Though my balcony is atop the bar, I am sober, and I am speaking. The dead speak from the hill above the town. The nameless people train north and south, their silence speaking. The freight of life moves in the night. Yet if you listen in the dark, you might hear the percolating life beneath: birdsong at dawn, a cross around a woman’s neck shouting death to death, a meadow whispering dandelions, the laughter of a child waiting for a school bus, waiting for something more. Waiting.
“You know what my favorite thing is about that picture,” I asked my wife, holding up a just snapped photo of my hand holding a dandelion just blown in a meadow north of town, its seeds scattered to the wind. “The ring. The wedding band.”
And the green field, and flowers. The meandering poets’ walk south of Red Hook. The buzzing bee held still in the air, evaluating us. The breeze, meadowland’s fall and rise, the Bassett hound lumbering through the life of Rhinebeck, and the glimpse of what once was and what will yet be.

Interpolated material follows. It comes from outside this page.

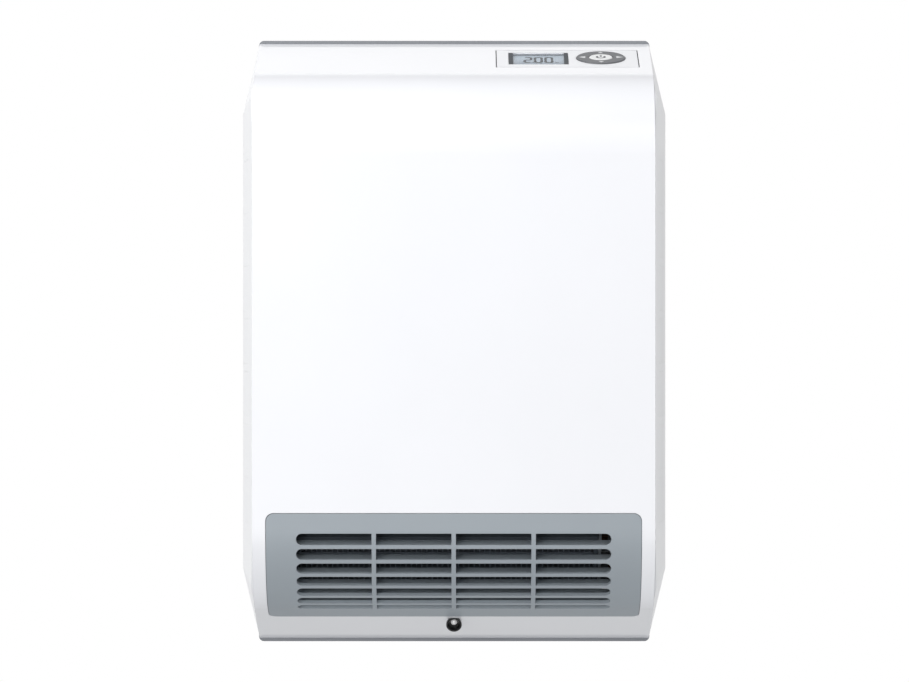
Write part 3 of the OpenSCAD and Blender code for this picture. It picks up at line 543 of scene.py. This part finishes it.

“All the paths of the Lord are steadfast love and faithfulness,” she reads from Psalm 25. “I like to think of the paths we walked these days with signs on them saying ‘steadfast love’ and ‘faithfulness,’” she says. She smiles behind her tea cup, and I think of the trails and country lanes we walked with all those unseen signs speaking steadfast love and faithfulness, reassurances for pilgrim-travelers.
The end is near. For all those listening in the dark, take heart. Christ moves in the shadows. The light and sound of his train will never end.